Is Australia heading towards a baby recession?
WORDS BY LAURA HENSHAW
“The number of children we choose to have or not have should be – and is – entirely our choice.”
Fifty-four per cent of 18-35 year olds are delaying having children. I’m part of this majority – I’m nearly 32 and I definitely don’t feel ready to be a mum. ‘Do I want kids?’ is a question that is close to my heart right now, but in a pro-natal society, it feels like a taboo topic to voice.
Having children is possibly one of life’s biggest sliding-door moments. But if you’re not born with that ‘maternal calling’ (like me), how do you know if it’s the right path for you? I had so many questions and couldn’t find the answers anywhere, so I started searching for advice to help me make this decision.
Interested to hear how others navigate the world? Head to our Life section.
When I initially opened up about my fears of becoming a mum, I was inundated with messages from women who could relate. Why is it that so many of us share this experience, yet we all feel isolated in this thought process?
From then on, I was determined to create a safe space for this conversation, so the Kicpod ‘Do I Want Kids?‘ podcast mini-series was born. I wanted to build a judgement-free platform to ask the questions many of us feel we can’t ask but are so important in shaping our decisions.
When researching for the series, I spoke with over 1,000 women about their thoughts on motherhood. What I found was a mix of uncertainty, fear and practical concerns that are influencing decisions to delay or even reconsider having children.
For me, it’s the thought of losing myself that scares me the most – which, it turns out, many women relate to. We share fears of losing our identities, our careers and even our relationships.
The pressure to balance work and family life is real and the societal expectations placed on mothers can make it feel like an impossible task. We fear that becoming a mother means sacrificing the things we’ve worked our arses off to build, the lifestyles we love and the freedom to put ourselves first.
Deciding whether or not to have children is a complex and personal decision, yet one common concern that stood out during this research was the cost of living. With rising house prices, stagnant wages and increasing everyday expenses, having the funds to care for another human seems unattainable for so many.
Data by KPMG recently revealed that the birth rate across Australia fell by 4.6 per cent over the last year, making the 2023 birth rate the lowest it has been since 2006. It raises the question, is Australia in a baby recession?
In an article from ABC News, journalists Oliver Gordon and Georgia Roberts write that the country’s birth rate is currently at 1.6 percent (registered births per woman and non-binary people) below the replacement rate level of 2.1 needed to keep population growth steady and offset the ageing population.

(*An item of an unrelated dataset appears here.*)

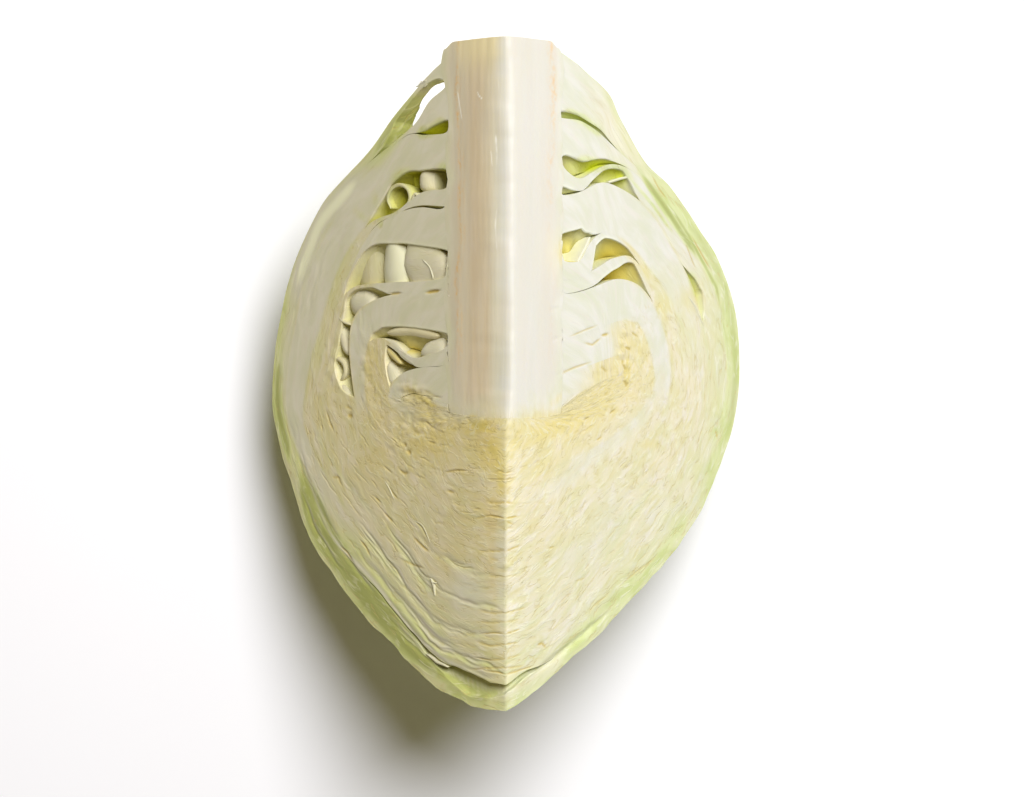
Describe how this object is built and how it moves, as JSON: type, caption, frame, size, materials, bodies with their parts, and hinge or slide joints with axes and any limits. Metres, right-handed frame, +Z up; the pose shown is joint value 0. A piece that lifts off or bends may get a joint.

The decline has sparked conversations around what the government ‘should’ or ‘could’ do to encourage Australians to have more children. The word ‘encourage’ in this context gives me the ick. The number of children we choose to have or not have should be – and is – entirely our choice. Encouraging people to have more children is a lot of pressure. Financially and emotionally, children are a major commitment.
Australians are reflecting on the ‘baby bonus’ that was introduced in 2002, when our population hit its lowest birth rate ever recorded (1.7 per cent) and when people were paid up to $5000 by the government for having a baby. Although this one lump sum would make a significant impact on the early days of parenthood, it’s not enough.
The financial fear lies within the long-term factors, like the inability to access affordable rental properties, or the Australian dream of owning your family home. There are calls to look at the bigger picture, with more affordable childcare and improved parental leave payments to alleviate the financial stress facing young families.
While Australia might be facing a baby recession, the reasons behind it are understandable. We’re privileged to live in a country where we have agency over our bodies. Whether we decide to have children or not is entirely up to us.
For anyone who resonates reading this, my heart goes out to you. The uncertainty can feel incredibly isolating and somewhat shameful when it absolutely should not be that way. Together, let’s speak up and break the stigma.